The irony: Southern Sudanese refugees wait for food aid in the town of Yambio, the state capital of Western Equatoria. Peter Martell/AFP
But the eulogies for Borlaug often neglected an important and perplexing fact. Despite his accomplishments, more people are hungry today than ever and that total should exceed one billion people this year for the first time, according to the United Nations.
How can so many people be hungry when farmers produce enough food, at least in theory, to feed every person on the planet?
The answers are complex and involve everything from US farm politics and African corruption to war, poverty, climate change and drought, which is now the single most common cause of food shortages on the planet.
But David Beckmann, president of the anti-hunger group Bread for the World, boiled the causes down into one unifying theme: “a lack of give a damn.”
“It’s mainly neglect,” he said. “Political neglect.”
The yield gains of the last half-century, both in the developed and developing world, led to grain surpluses and low prices, creating a sense of complacency about agriculture and hunger.
“There was an attitude following the Green Revolution that the problem was solved," said Gary H. Toenniessen of the Rockefeller Foundation.
So much grain was being produced so cheaply that Western leaders encouraged poor nations to buy grain on the world market rather than grow it themselves. Surplus was shipped to poor countries as food aid. But that aid system has often been ineffective in alleviating hunger in a timely way and in addressing broader agriculture problems facing impoverished countries.
Support for agricultural research in developing countries was also cut back for other priorities.
The result? While the food supply grew faster than the world’s population from 1970 to 1990, as the Green Revolution’s gains took hold, the situation has reversed itself. Productivity gains in agriculture have slowed, and since 1990, the growth rate of food production has fallen below population growth. The consequences have been particularly dire in sub-Saharan Africa, where the gains of the Green Revolution have been difficult to replicate.
Few paid attention to these problems until last year, when a confluence of events caused food prices to spike to record levels. Riots erupted in many nations, and even US consumers felt pinched as prices soared.
Prices have come down in the US, but the situation in Africa remains dismal due to an exploding population and now, a severe drought that threatens millions. The World Food Programme says it is critically short of funds.
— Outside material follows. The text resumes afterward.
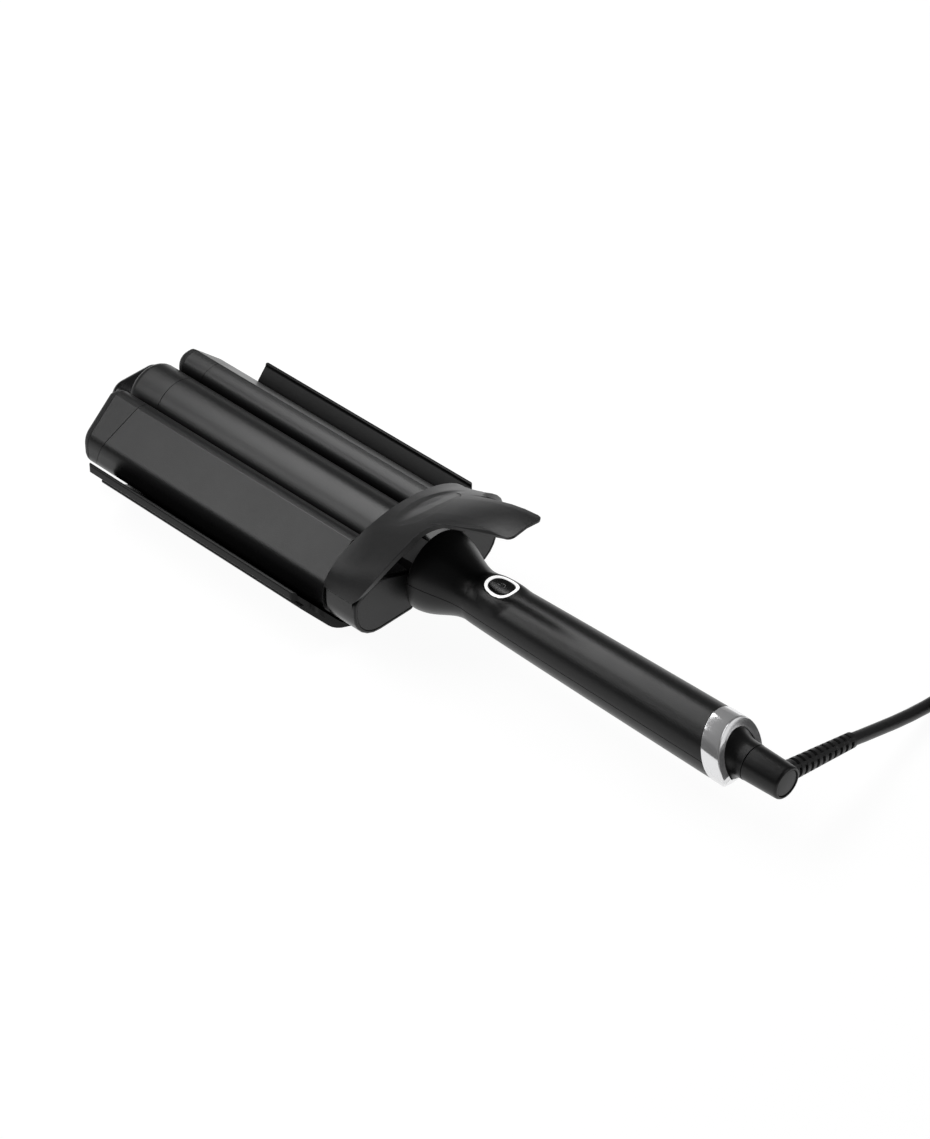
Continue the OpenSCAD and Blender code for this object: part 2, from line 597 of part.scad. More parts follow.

At a July summit meeting, US President Barack Obama and other leaders of industrialized nations pledged $20 billion (around Rs96,280 crore) for agricultural development in poor countries.
Activists say that some of the tools for success are within reach provided the financing and political will persist: Those tools include seeds fine tuned to local conditions, fertilizer, better roads and other infrastructure improvements.
The more difficult problems may lie within US borders. Farm programmes are among the most entrenched entitlements in Washington. But crop subsidies and America’s habit of shipping grain to the poor tends to undermine robust markets in developing countries.
Borlaug, who was awarded the Nobel Peace Prize in 1970, understood the limitations of the Green Revolution’s success. After receiving the Congressional Gold Medal in 2007, he noted that the “battle to ensure food security for hundreds of millions of miserably poor people is far from won.”
“World peace will not be built on empty stomachs or human misery,” he said. “It is within America’s technical and financial power to help end this human tragedy and injustice, if we set our hearts and minds to the task.”